I think it’s hard when you have a strong female lead to have a believable meekness in the beginning and then make it believable when she becomes strong. You just don’t buy it — you just don’t. I’d rather have someone you believe wholeheartedly. You know that this girl can kick some fucking ass. Jenn is a bit meek, in the beginning, but Missy Peregrym just had the strength in spades.
The relationship between the two actors is what carries the film. “One of the first images I had was [of Jenn’s hand with an engagement ring on her finger]. Everybody has a relationship with a wedding ring or an engagement ring. Whether you want one or you’re going to have one or you’ve thought about getting married, everybody’s got an idea of what that is. It’s universal. I wanted people to see it and hate it or love it — to think about it. What does it mean to her? What does it mean to me? The idea is this: when she’s in the wild, the wild has its own agenda. The wild is dirty, ferocious and intense. The wild isn’t pure; it’s pure in its own way, but it’s not pure in our sense, where we filter everything, protect everything and make it perfect. The ring represents the idea of what her life can be. It’s like, ‘here is your idea of the perfect life, but this is the reality you’re living in.’”

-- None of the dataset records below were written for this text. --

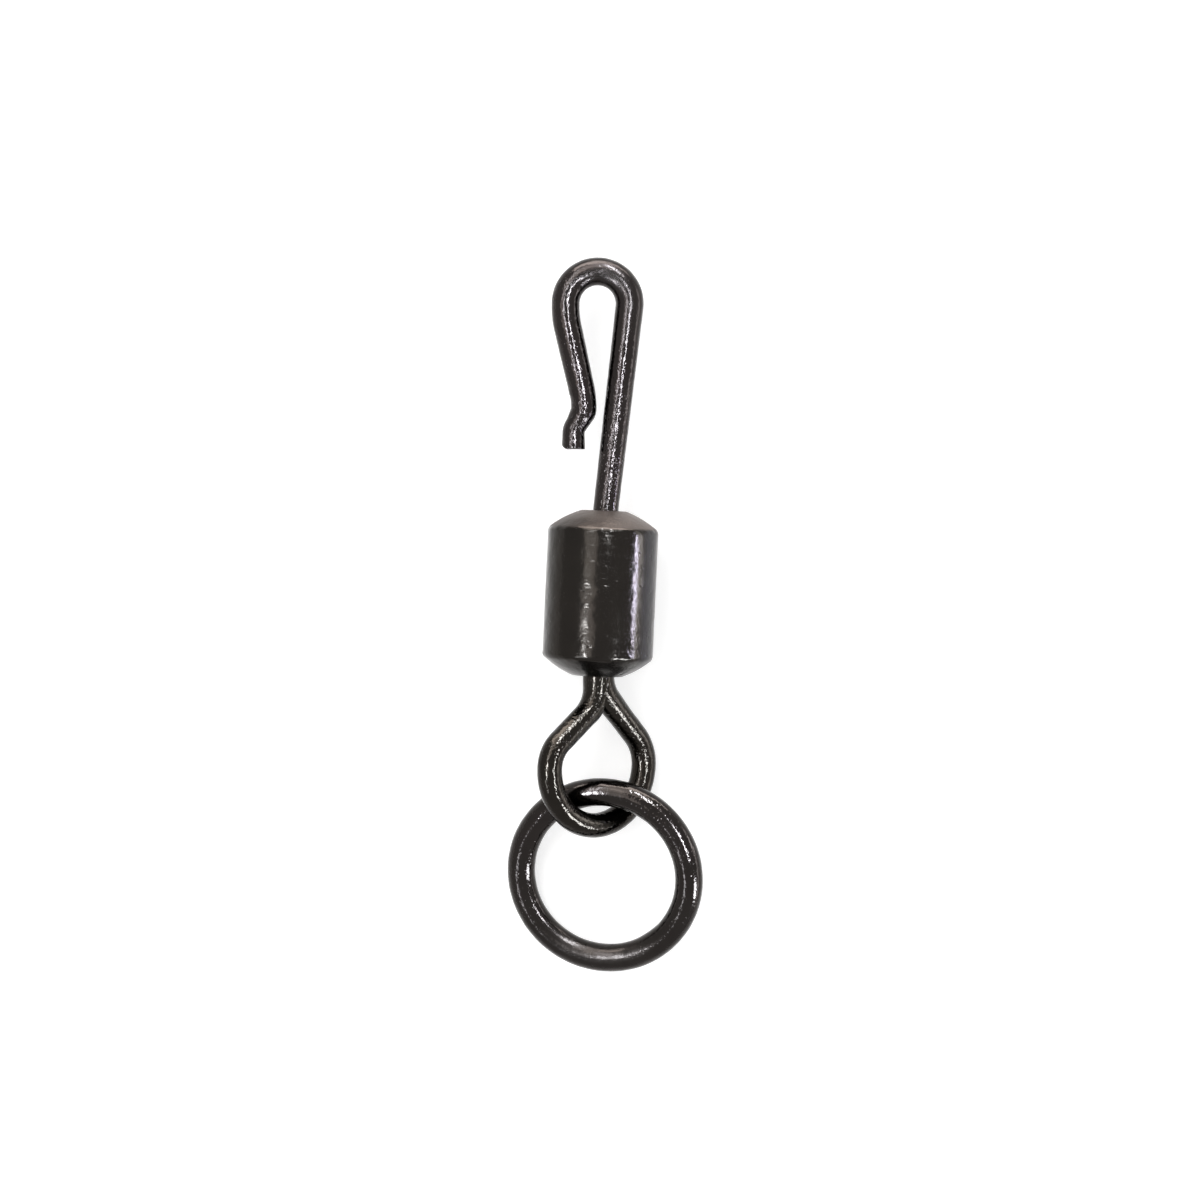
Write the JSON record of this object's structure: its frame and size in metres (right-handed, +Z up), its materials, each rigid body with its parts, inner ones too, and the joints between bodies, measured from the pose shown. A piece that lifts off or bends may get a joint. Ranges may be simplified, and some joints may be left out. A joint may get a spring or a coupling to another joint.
{
  "type": "quick change swivel",
  "caption": "Barrel swivel that joins a sprung quick-change hook clip to a pear-shaped wire eye holding a solid round ring, in glossy black nickel.",
  "frame": {"origin": "under the middle of the barrel, on the flat of its side that it rests on", "axes": "+Y along the barrel's axis towards the hook clip, +X to the right as the swivel lies, +Z up"},
  "size_m": [0.006, 0.022, 0.0034],
  "materials": {
    "barrel_plating": "gloss",
    "wire_plating": "gloss"
  },
  "bodies": {
    "barrel": {"barrel": "barrel_plating"},
    "hook": {"hook_clip": "wire_plating"},
    "eye": {"eye": "wire_plating"},
    "ring": {"ring": "wire_plating"}
  },
  "joints": [
    {"name": "hook_swivel", "type": "hinge", "parent": "barrel", "child": "hook", "pos_m": [0.00005, 0.00252, 0.00169], "axis": [0, 1, 0], "continuous": true},
    {"name": "eye_swivel", "type": "hinge", "parent": "barrel", "child": "eye", "pos_m": [0.00005, -0.00252, 0.00169], "axis": [0, 1, 0], "continuous": true},
    {"name": "ring_fold", "type": "hinge", "parent": "eye", "child": "ring", "pos_m": [0.00025, -0.00609, 0.00154], "axis": [-0.9737, -0.0702, -0.2166], "range_deg": [-145, 160]}
  ]
}
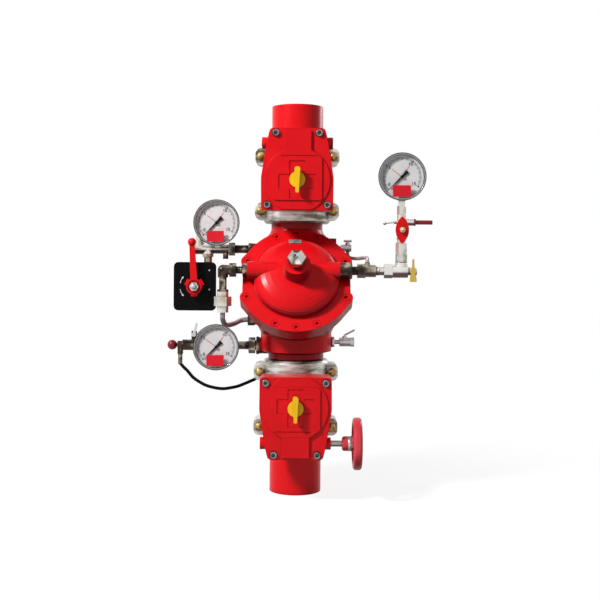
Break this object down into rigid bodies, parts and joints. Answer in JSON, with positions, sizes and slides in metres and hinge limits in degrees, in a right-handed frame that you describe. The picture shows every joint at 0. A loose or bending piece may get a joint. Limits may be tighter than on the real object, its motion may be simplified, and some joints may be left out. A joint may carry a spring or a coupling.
{
  "type": "deluge valve",
  "caption": "Straight-through deluge valve with diaphragm chamber between two geared butterfly valves, with gauges, alarm cock and trim pipework.",
  "frame": {"origin": "centre of the inlet pipe's free end face", "axes": "+Z along the flow, up the pipe; +X to the right seen from the front; -Y towards the front"},
  "size_m": [0.573, 0.3178, 0.8553],
  "materials": {
    "red_enamel": "gloss red enamel on steel and iron",
    "red_cast": "gloss red paint over a fine casting texture",
    "galvanised": "galvanised, dull silver with a warm cast",
    "bright_steel": "bright machined steel",
    "yellow_zinc": "yellow passivated zinc on steel",
    "brass_metal": "dull brass",
    "chrome_plate": "polished chrome plate",
    "yellow_plastic": "smooth yellow plastic",
    "red_plastic": "smooth red plastic",
    "black_paint": "satin black paint",
    "white_dial": "matt white paint",
    "clear_glass": "clear flat glass",
    "black_rubber": "smooth black rubber"
  },
  "bodies": {
    "station": {"inlet_pipe": "red_enamel", "outlet_pipe": "red_enamel", "coupling_front_halves": "galvanised", "coupling_rear_halves": "galvanised", "coupling_gaskets": "black_rubber", "coupling_bolts": "yellow_zinc", "coupling_nuts": "yellow_zinc", "lower_valve_body": "red_enamel", "lower_gear_housing": "red_cast", "lower_gear_cover": "red_cast", "upper_valve_body": "red_enamel", "upper_gear_housing": "red_cast", "upper_gear_cover": "red_cast", "valve_liners": "black_rubber", "gear_cover_screws": "bright_steel", "deluge_body": "red_cast", "seat_ring": "brass_metal", "diaphragm": "black_rubber", "clapper_spring": "bright_steel", "deluge_cover": "red_cast", "cover_bolts": "red_cast", "cover_plug": "chrome_plate", "gauge_cases": "chrome_plate", "gauge_dials": "white_dial", "gauge_glasses": "clear_glass", "alarm_cock_body": "brass_metal", "alarm_plate": "black_paint", "alarm_line": "galvanised", "priming_line": "galvanised", "supply_line": "galvanised", "release_line": "galvanised", "trim_tubes": "bright_steel", "small_cock_bodies": "bright_steel", "drain_hose": "black_rubber"},
    "lower_worm": {"lower_worm_shaft": "bright_steel", "handwheel": "red_enamel", "handwheel_nut": "bright_steel"},
    "lower_disc": {"lower_valve_disc": "bright_steel", "lower_valve_stem": "bright_steel", "lower_sector_gear": "bright_steel", "lower_indicator": "yellow_plastic"},
    "upper_worm": {"upper_worm_shaft": "bright_steel"},
    "upper_disc": {"upper_valve_disc": "bright_steel", "upper_valve_stem": "bright_steel", "upper_sector_gear": "bright_steel", "upper_indicator": "yellow_plastic"},
    "clapper_slider": {"clapper": "bright_steel"},
    "alarm_pointer": {"alarm_gauge_pointer": "black_paint"},
    "supply_pointer": {"supply_gauge_pointer": "black_paint"},
    "release_pointer": {"release_gauge_pointer": "black_paint"},
    "alarm_handle": {"alarm_lever": "red_enamel", "alarm_lever_nut": "bright_steel"},
    "gauge_valve_key": {"gauge_valve_handle": "red_enamel"},
    "bleed_key": {"bleed_lever": "red_plastic"},
    "petcock_key": {"petcock_handle": "yellow_plastic"},
    "test_cock_key": {"test_cock_lever": "bright_steel"},
    "supply_valve_key": {"supply_knob": "red_plastic"},
    "vent_key": {"vent_handle": "bright_steel"},
    "drain_key": {"drain_lever": "bright_steel"}
  },
  "joints": [
    {"name": "lower_handwheel_turn", "type": "hinge", "parent": "station", "child": "lower_worm", "pos_m": [0, -0.117, 0.1257], "axis": [1, 0, 0], "range_deg": [0, 2520]},
    {"name": "lower_disc_turn", "type": "hinge", "parent": "station", "child": "lower_disc", "pos_m": [0, 0, 0.2052], "axis": [0, 1, 0], "range_deg": [0, 90]},
    {"name": "upper_worm_turn", "type": "hinge", "parent": "station", "child": "upper_worm", "pos_m": [0, -0.117, 0.7616], "axis": [-1, 0, 0], "range_deg": [0, 2520]},
    {"name": "upper_disc_turn", "type": "hinge", "parent": "station", "child": "upper_disc", "pos_m": [0, 0, 0.6821], "axis": [0, 1, 0], "range_deg": [0, 90]},
    {"name": "clapper_lift", "type": "slide", "parent": "station", "child": "clapper_slider", "axis": [0, -0.866, 0.5], "range_m": [0, 0.025], "stiffness_N_per_m": 800, "springref_m": -0.02, "deforming": ["diaphragm", "clapper_spring"]},
    {"name": "alarm_pointer_sweep", "type": "hinge", "parent": "station", "child": "alarm_pointer", "pos_m": [-0.1755, -0.03, 0.5946], "axis": [0, 1, 0], "range_deg": [0, 270], "stiffness_Nm_per_rad": 0.0005, "springref_deg": -22.92},
    {"name": "supply_pointer_sweep", "type": "hinge", "parent": "station", "child": "supply_pointer", "pos_m": [-0.175, -0.026, 0.322], "axis": [0, 1, 0], "range_deg": [0, 270], "stiffness_Nm_per_rad": 0.0005, "springref_deg": -22.92},
    {"name": "release_pointer_sweep", "type": "hinge", "parent": "station", "child": "release_pointer", "pos_m": [0.22, -0.13205, 0.69098], "axis": [0, 1, 0], "range_deg": [0, 270], "stiffness_Nm_per_rad": 0.0005, "springref_deg": -22.92},
    {"name": "alarm_lever_turn", "type": "hinge", "parent": "station", "child": "alarm_handle", "pos_m": [-0.22, -0.08, 0.4555], "axis": [0, -1, 0], "range_deg": [0, 90]},
    {"name": "gauge_valve_turn", "type": "hinge", "parent": "station", "child": "gauge_valve_key", "pos_m": [0.22, -0.13205, 0.57898], "axis": [0, 1, 0], "range_deg": [0, 90]},
    {"name": "bleed_turn", "type": "hinge", "parent": "station", "child": "bleed_key", "pos_m": [0.246, -0.13205, 0.59548], "axis": [1, 0, 0], "range_deg": [0, 540]},
    {"name": "petcock_turn", "type": "hinge", "parent": "station", "child": "petcock_key", "pos_m": [0.2435, -0.13205, 0.49248], "axis": [0, 1, 0], "range_deg": [0, 90]},
    {"name": "test_cock_turn", "type": "hinge", "parent": "station", "child": "test_cock_key", "pos_m": [-0.228, -0.007, 0.346], "axis": [0, -1, 0], "range_deg": [0, 90]},
    {"name": "supply_valve_turn", "type": "hinge", "parent": "station", "child": "supply_valve_key", "pos_m": [-0.277, 0, 0.322], "axis": [1, 0, 0], "range_deg": [0, 540]},
    {"name": "vent_turn", "type": "hinge", "parent": "station", "child": "vent_key", "pos_m": [0.114, 0, 0.554], "axis": [0, 0, 1], "range_deg": [0, 90]},
    {"name": "drain_turn", "type": "hinge", "parent": "station", "child": "drain_key", "pos_m": [0.109, 0, 0.346], "axis": [0, 0, -1], "range_deg": [0, 90]}
  ],
  "couplings": [
    {"joint": "lower_disc_turn", "follows": "lower_handwheel_turn", "ratio": 0.035714},
    {"joint": "upper_disc_turn", "follows": "upper_worm_turn", "ratio": 0.035714}
  ]
}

Reality permeates Backcountry. The small crew travelled deep into the depths of the Canadian wilderness to make the film. “I wanted to make them feel like there was no one around.” For a take, MacDonald would have “all the crew members — everybody — hide so the only people with [the actors] were Christian [Beliz, cinematographer], the sound guy and the focus puller. When they did turn, there was no one around; they were completely isolated. The actors never knew where the camera was, so they’d be in-the-moment.” As the film progresses, “the camera becomes increasingly aggressive, almost like the camera is [Jenn].” The result is a work that is about two people and their relationship as they go up against the Canadian wilderness. Survival is the name of the game, whether fighting for your life or simply to hold on to the person you love.